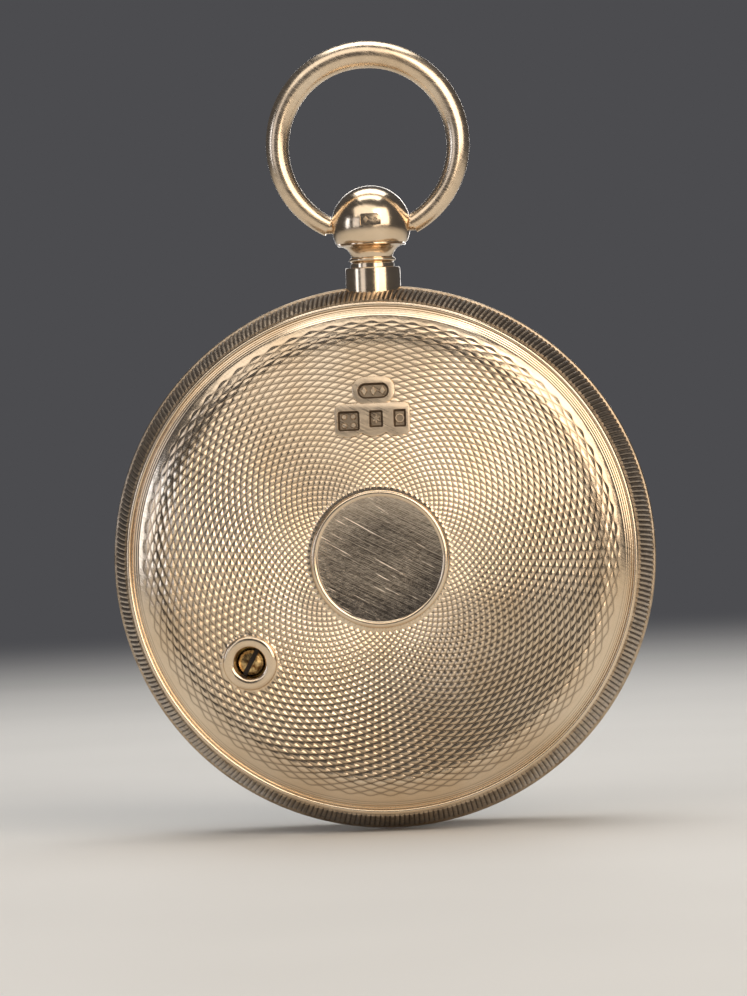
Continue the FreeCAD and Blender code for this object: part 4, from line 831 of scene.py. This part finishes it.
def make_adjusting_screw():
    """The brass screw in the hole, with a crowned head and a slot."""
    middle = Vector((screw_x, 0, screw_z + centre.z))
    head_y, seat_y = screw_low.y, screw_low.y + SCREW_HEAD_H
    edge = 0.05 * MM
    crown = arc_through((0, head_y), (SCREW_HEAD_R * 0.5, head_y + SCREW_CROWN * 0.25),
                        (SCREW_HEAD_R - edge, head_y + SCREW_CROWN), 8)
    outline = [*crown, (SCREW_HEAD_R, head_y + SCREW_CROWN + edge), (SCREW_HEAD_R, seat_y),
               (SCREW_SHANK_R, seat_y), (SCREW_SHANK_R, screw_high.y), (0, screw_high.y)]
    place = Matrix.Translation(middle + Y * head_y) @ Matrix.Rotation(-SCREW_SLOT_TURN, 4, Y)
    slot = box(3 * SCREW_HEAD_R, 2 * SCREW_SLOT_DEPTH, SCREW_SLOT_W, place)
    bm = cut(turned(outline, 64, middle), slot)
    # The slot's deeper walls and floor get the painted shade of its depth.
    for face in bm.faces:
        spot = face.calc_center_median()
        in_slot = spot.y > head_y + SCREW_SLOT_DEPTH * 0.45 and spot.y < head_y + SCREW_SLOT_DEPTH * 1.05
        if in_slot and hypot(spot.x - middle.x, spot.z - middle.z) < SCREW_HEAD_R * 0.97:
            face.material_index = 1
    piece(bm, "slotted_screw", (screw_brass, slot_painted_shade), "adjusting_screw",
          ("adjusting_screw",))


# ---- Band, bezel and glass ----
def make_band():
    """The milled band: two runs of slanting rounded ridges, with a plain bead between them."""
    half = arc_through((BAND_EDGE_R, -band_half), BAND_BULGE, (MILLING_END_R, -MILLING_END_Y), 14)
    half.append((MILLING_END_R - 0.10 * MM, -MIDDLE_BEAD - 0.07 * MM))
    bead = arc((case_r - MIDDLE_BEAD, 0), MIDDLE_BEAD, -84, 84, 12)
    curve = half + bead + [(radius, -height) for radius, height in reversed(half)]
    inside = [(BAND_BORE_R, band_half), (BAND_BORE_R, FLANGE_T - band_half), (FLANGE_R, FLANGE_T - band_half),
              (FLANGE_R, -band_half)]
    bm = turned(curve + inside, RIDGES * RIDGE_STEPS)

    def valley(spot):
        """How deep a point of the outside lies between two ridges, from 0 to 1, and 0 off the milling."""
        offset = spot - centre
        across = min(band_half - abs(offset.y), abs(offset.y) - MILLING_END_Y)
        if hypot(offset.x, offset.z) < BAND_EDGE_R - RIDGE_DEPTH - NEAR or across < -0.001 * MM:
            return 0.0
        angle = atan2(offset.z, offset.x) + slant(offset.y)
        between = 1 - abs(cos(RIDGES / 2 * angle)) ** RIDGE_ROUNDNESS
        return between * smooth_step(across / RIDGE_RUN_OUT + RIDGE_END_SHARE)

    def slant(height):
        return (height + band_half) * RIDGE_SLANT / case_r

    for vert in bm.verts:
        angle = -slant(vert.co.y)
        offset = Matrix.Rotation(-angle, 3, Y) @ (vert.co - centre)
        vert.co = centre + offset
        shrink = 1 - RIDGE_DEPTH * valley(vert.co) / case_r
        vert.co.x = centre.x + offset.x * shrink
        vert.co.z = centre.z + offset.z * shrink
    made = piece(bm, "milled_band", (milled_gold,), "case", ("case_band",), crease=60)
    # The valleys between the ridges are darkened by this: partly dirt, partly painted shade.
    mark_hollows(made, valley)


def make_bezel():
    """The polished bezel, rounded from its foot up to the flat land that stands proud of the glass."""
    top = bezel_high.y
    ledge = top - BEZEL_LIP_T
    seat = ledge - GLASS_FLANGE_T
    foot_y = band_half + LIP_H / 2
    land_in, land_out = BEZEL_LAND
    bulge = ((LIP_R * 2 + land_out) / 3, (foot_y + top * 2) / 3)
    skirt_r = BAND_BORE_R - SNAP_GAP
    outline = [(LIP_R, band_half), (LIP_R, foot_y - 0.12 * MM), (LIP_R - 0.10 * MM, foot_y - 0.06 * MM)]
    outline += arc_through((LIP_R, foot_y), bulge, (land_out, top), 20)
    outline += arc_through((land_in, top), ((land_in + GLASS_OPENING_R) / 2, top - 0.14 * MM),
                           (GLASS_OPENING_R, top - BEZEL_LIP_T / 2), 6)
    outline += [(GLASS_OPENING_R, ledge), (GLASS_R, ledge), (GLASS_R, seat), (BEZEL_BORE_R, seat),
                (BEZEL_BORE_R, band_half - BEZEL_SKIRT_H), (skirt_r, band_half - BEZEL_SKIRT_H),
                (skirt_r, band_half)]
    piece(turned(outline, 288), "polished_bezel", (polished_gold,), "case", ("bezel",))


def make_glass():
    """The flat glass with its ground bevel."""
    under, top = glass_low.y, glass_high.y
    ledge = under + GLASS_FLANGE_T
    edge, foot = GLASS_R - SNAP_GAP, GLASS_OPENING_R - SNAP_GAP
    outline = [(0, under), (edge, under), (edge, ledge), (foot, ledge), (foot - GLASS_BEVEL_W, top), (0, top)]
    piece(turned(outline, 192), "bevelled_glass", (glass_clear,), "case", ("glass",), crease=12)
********
**Task instructions**:
Your task is to print the whole listing again exactly.

**Solution for this exercise**:
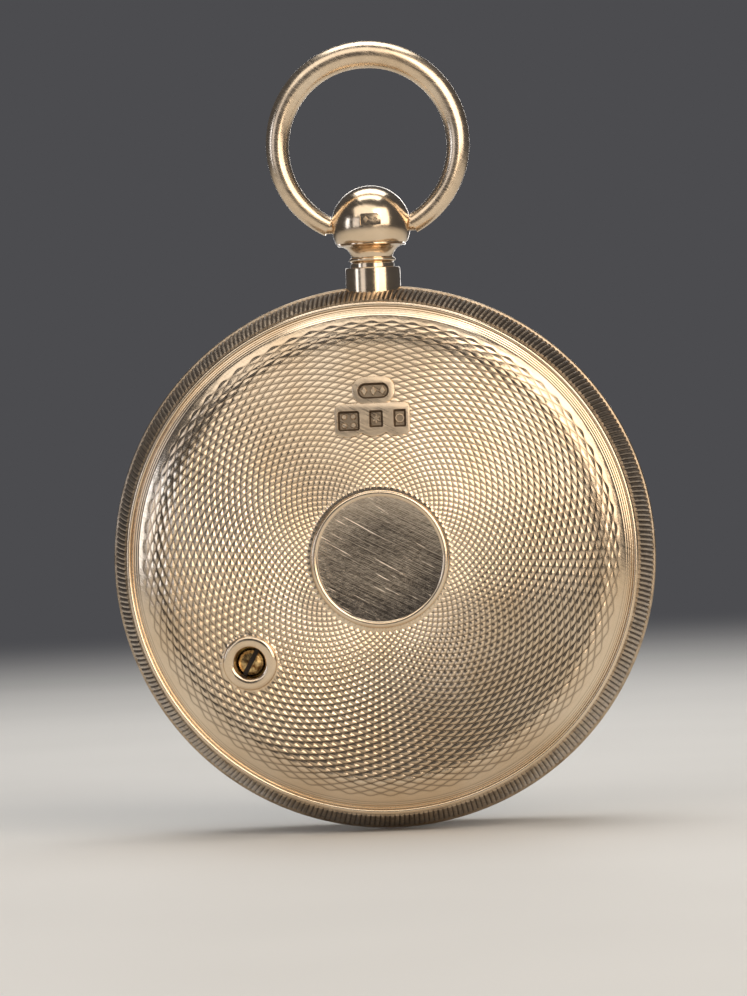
Continue the FreeCAD and Blender code for this object: part 4, from line 831 of scene.py. This part finishes it.
def make_adjusting_screw():
    """The brass screw in the hole, with a crowned head and a slot."""
    middle = Vector((screw_x, 0, screw_z + centre.z))
    head_y, seat_y = screw_low.y, screw_low.y + SCREW_HEAD_H
    edge = 0.05 * MM
    crown = arc_through((0, head_y), (SCREW_HEAD_R * 0.5, head_y + SCREW_CROWN * 0.25),
                        (SCREW_HEAD_R - edge, head_y + SCREW_CROWN), 8)
    outline = [*crown, (SCREW_HEAD_R, head_y + SCREW_CROWN + edge), (SCREW_HEAD_R, seat_y),
               (SCREW_SHANK_R, seat_y), (SCREW_SHANK_R, screw_high.y), (0, screw_high.y)]
    place = Matrix.Translation(middle + Y * head_y) @ Matrix.Rotation(-SCREW_SLOT_TURN, 4, Y)
    slot = box(3 * SCREW_HEAD_R, 2 * SCREW_SLOT_DEPTH, SCREW_SLOT_W, place)
    bm = cut(turned(outline, 64, middle), slot)
    # The slot's deeper walls and floor get the painted shade of its depth.
    for face in bm.faces:
        spot = face.calc_center_median()
        in_slot = spot.y > head_y + SCREW_SLOT_DEPTH * 0.45 and spot.y < head_y + SCREW_SLOT_DEPTH * 1.05
        if in_slot and hypot(spot.x - middle.x, spot.z - middle.z) < SCREW_HEAD_R * 0.97:
            face.material_index = 1
    piece(bm, "slotted_screw", (screw_brass, slot_painted_shade), "adjusting_screw",
          ("adjusting_screw",))


# ---- Band, bezel and glass ----
def make_band():
    """The milled band: two runs of slanting rounded ridges, with a plain bead between them."""
    half = arc_through((BAND_EDGE_R, -band_half), BAND_BULGE, (MILLING_END_R, -MILLING_END_Y), 14)
    half.append((MILLING_END_R - 0.10 * MM, -MIDDLE_BEAD - 0.07 * MM))
    bead = arc((case_r - MIDDLE_BEAD, 0), MIDDLE_BEAD, -84, 84, 12)
    curve = half + bead + [(radius, -height) for radius, height in reversed(half)]
    inside = [(BAND_BORE_R, band_half), (BAND_BORE_R, FLANGE_T - band_half), (FLANGE_R, FLANGE_T - band_half),
              (FLANGE_R, -band_half)]
    bm = turned(curve + inside, RIDGES * RIDGE_STEPS)

    def valley(spot):
        """How deep a point of the outside lies between two ridges, from 0 to 1, and 0 off the milling."""
        offset = spot - centre
        across = min(band_half - abs(offset.y), abs(offset.y) - MILLING_END_Y)
        if hypot(offset.x, offset.z) < BAND_EDGE_R - RIDGE_DEPTH - NEAR or across < -0.001 * MM:
            return 0.0
        angle = atan2(offset.z, offset.x) + slant(offset.y)
        between = 1 - abs(cos(RIDGES / 2 * angle)) ** RIDGE_ROUNDNESS
        return between * smooth_step(across / RIDGE_RUN_OUT + RIDGE_END_SHARE)

    def slant(height):
        return (height + band_half) * RIDGE_SLANT / case_r

    for vert in bm.verts:
        angle = -slant(vert.co.y)
        offset = Matrix.Rotation(-angle, 3, Y) @ (vert.co - centre)
        vert.co = centre + offset
        shrink = 1 - RIDGE_DEPTH * valley(vert.co) / case_r
        vert.co.x = centre.x + offset.x * shrink
        vert.co.z = centre.z + offset.z * shrink
    made = piece(bm, "milled_band", (milled_gold,), "case", ("case_band",), crease=60)
    # The valleys between the ridges are darkened by this: partly dirt, partly painted shade.
    mark_hollows(made, valley)


def make_bezel():
    """The polished bezel, rounded from its foot up to the flat land that stands proud of the glass."""
    top = bezel_high.y
    ledge = top - BEZEL_LIP_T
    seat = ledge - GLASS_FLANGE_T
    foot_y = band_half + LIP_H / 2
    land_in, land_out = BEZEL_LAND
    bulge = ((LIP_R * 2 + land_out) / 3, (foot_y + top * 2) / 3)
    skirt_r = BAND_BORE_R - SNAP_GAP
    outline = [(LIP_R, band_half), (LIP_R, foot_y - 0.12 * MM), (LIP_R - 0.10 * MM, foot_y - 0.06 * MM)]
    outline += arc_through((LIP_R, foot_y), bulge, (land_out, top), 20)
    outline += arc_through((land_in, top), ((land_in + GLASS_OPENING_R) / 2, top - 0.14 * MM),
                           (GLASS_OPENING_R, top - BEZEL_LIP_T / 2), 6)
    outline += [(GLASS_OPENING_R, ledge), (GLASS_R, ledge), (GLASS_R, seat), (BEZEL_BORE_R, seat),
                (BEZEL_BORE_R, band_half - BEZEL_SKIRT_H), (skirt_r, band_half - BEZEL_SKIRT_H),
                (skirt_r, band_half)]
    piece(turned(outline, 288), "polished_bezel", (polished_gold,), "case", ("bezel",))


def make_glass():
    """The flat glass with its ground bevel."""
    under, top = glass_low.y, glass_high.y
    ledge = under + GLASS_FLANGE_T
    edge, foot = GLASS_R - SNAP_GAP, GLASS_OPENING_R - SNAP_GAP
    outline = [(0, under), (edge, under), (edge, ledge), (foot, ledge), (foot - GLASS_BEVEL_W, top), (0, top)]
    piece(turned(outline, 192), "bevelled_glass", (glass_clear,), "case", ("glass",), crease=12)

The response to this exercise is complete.